5. Liquid Television

| Year: 1991 | Rating: 7.4
This was MTV's sandbox for the truly bizarre and experimental. Liquid Television birthed Æon Flux and Beavis and Butt-Head, but it was so much more than that. It was an anthology of short-form animation, live-action oddities, and digital experiments. Felt like flipping through channels on a psychedelic drug trip, a raw, unfiltered blast of creative energy that defied categorization. It was where new talent cooked up truly groundbreaking stuff.
Xena: Warrior Princess

6. Xena: Warrior Princess

| Year: 1995 | Rating: 7.5
Talk about syndicated gold. Xena was pure, glorious camp, blending ancient mythology with martial arts, melodrama, and just enough self-awareness to make it iconic. Lucy Lawless owned that role, kicking ass and taking names across fantastical landscapes. It wasn't prestige TV, but it was endlessly entertaining, a proto-genre hybrid that knew exactly what it was: a fun, action-packed ride with a genuinely magnetic lead.

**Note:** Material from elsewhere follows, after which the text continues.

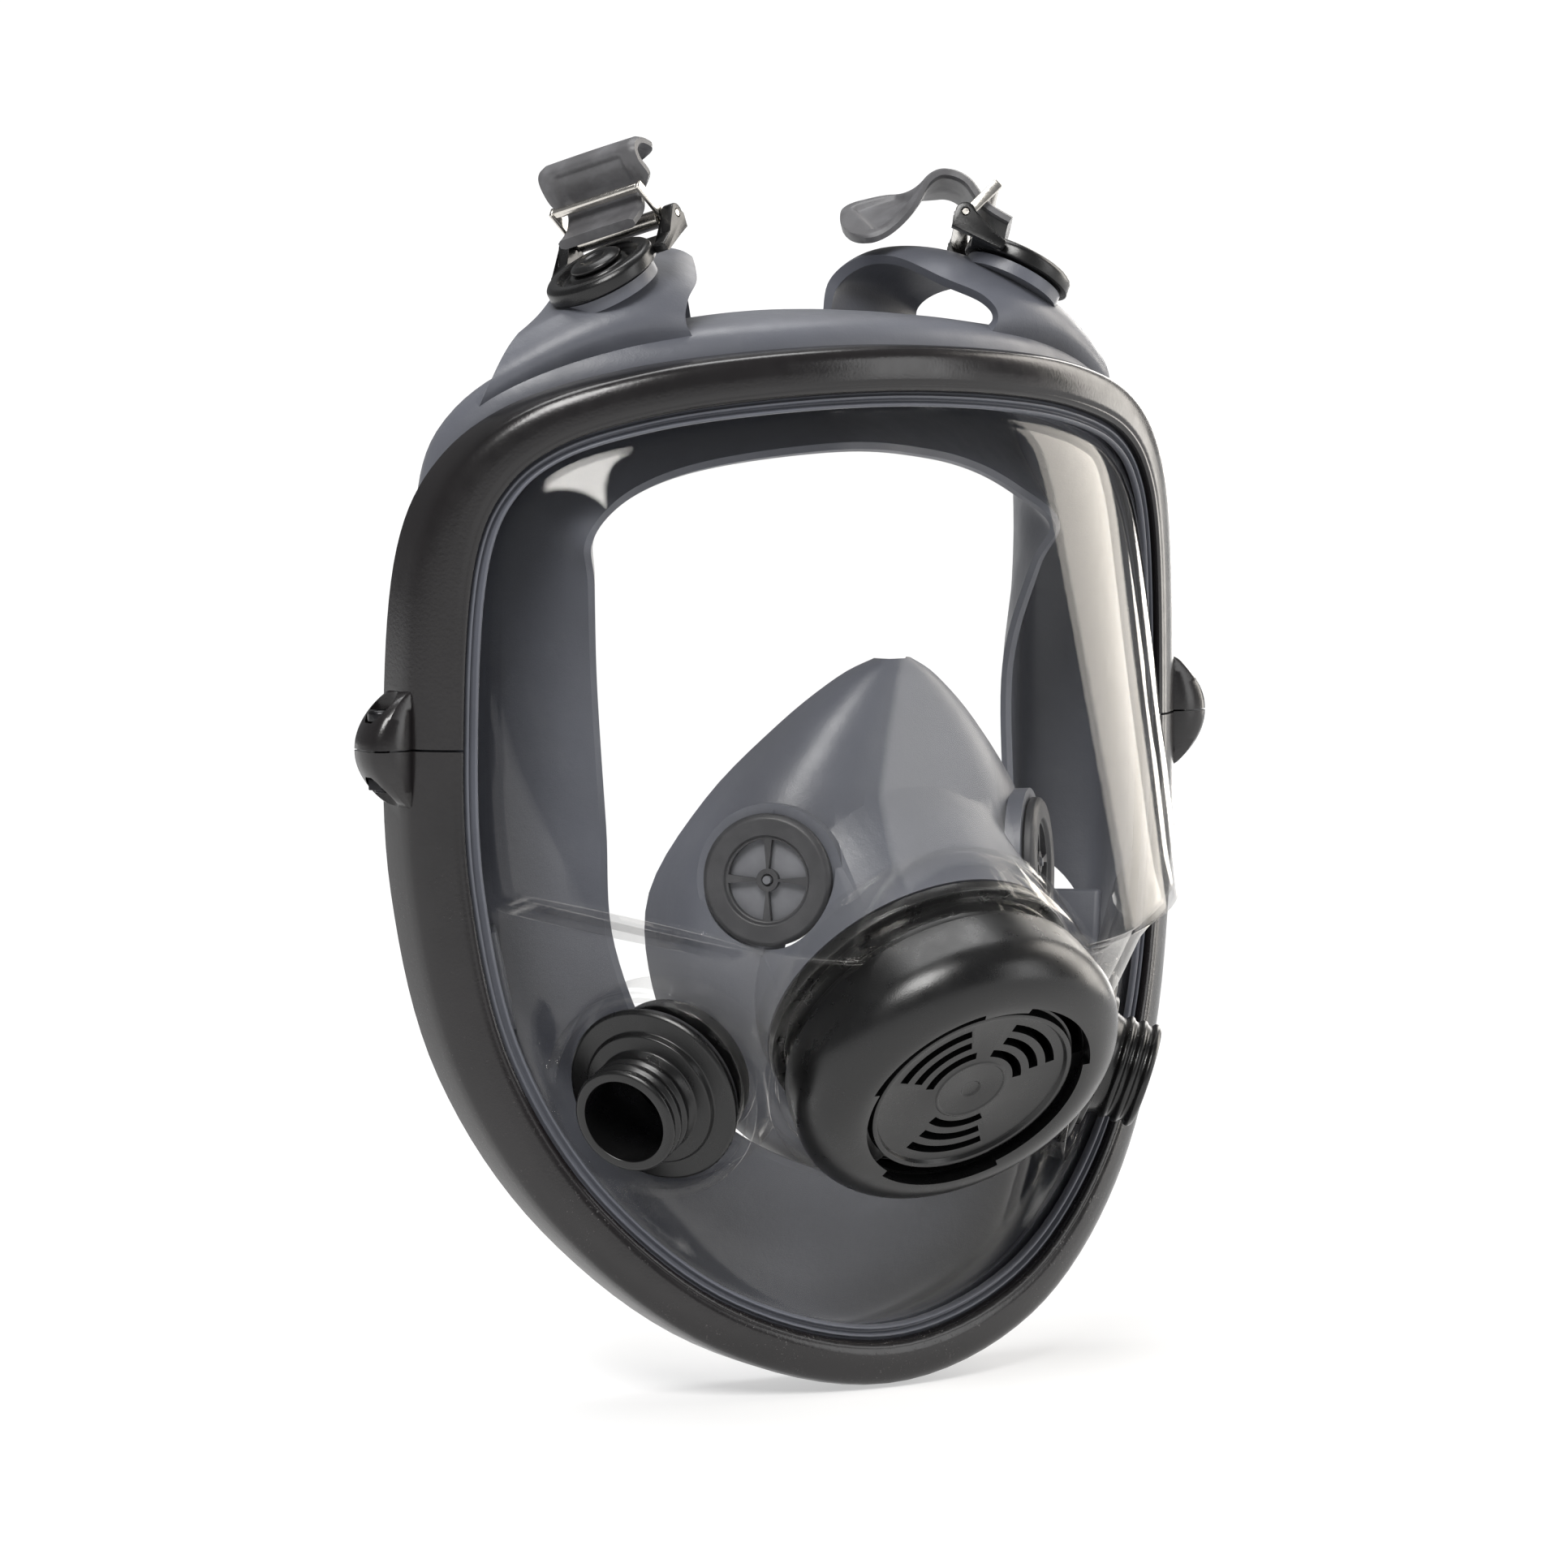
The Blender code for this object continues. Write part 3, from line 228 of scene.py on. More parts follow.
def frame_at(centre, axis, across=(0, 0, 1)):
    """A matrix at centre whose Z runs along axis and whose Y lies as near to across as it can."""
    z = Vector(axis).normalized()
    y = Vector(across)
    y = (y - z * y.dot(z)).normalized()
    x = y.cross(z)
    rows = Matrix((x, y, z)).transposed().to_4x4()
    rows.translation = Vector(centre)
    return rows


def mirrored(point, side):
    return (point[0] * side, point[1], point[2])


def lathe(profile, steps=32):
    """A turned solid about Z from the closed (radius, height) profile. A point at radius 0 is on the axis."""
    bm = bmesh.new()
    rings = []
    for radius, height in profile:
        if radius == 0:
            rings.append([bm.verts.new((0, 0, height))])
            continue
        angles = [2 * math.pi * i / steps for i in range(steps)]
        rings.append([bm.verts.new((radius * math.cos(a), radius * math.sin(a), height)) for a in angles])
    for ring, following in zip(rings, rings[1:] + rings[:1]):
        if len(ring) == 1 and len(following) == 1:
            continue
        for i in range(steps):
            j = (i + 1) % steps
            corners = [ring[i % len(ring)], ring[j % len(ring)],
                       following[j % len(following)], following[i % len(following)]]
            bm.faces.new(list(dict.fromkeys(corners)))
    return bm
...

And those battle cries!
Lexx

7. Lexx

| Year: 1997 | Rating: 7.0
Man, Lexx was just… wrong. And glorious. This Canadian-German co-production embraced its low-budget weirdness, throwing together a giant, living spaceship, a sex-crazed zombie, and a bunch of misfits across a dark, surreal universe. It was part sci-fi, part dark comedy, part existential horror. The analog effects and deliberately cheesy dialogue gave it a unique, almost accidental charm. Pure cult TV, the kind that stuck with you because it was just so damn odd.
Babylon 5

8. Babylon 5

| Year: 1994 | Rating: 8.0
Before long-form serialization was cool, Babylon 5 was doing it, mapping out a five-year arc from day one. It was ambitious sci-fi, a space station as a melting pot of alien politics and intergalactic war. The early CGI was clunky, sure, but the writing was sharp, tackling complex themes with a soap-operatic grandeur. You got invested in these characters, in this vast, unfolding narrative. A true precursor to modern serialized dramas.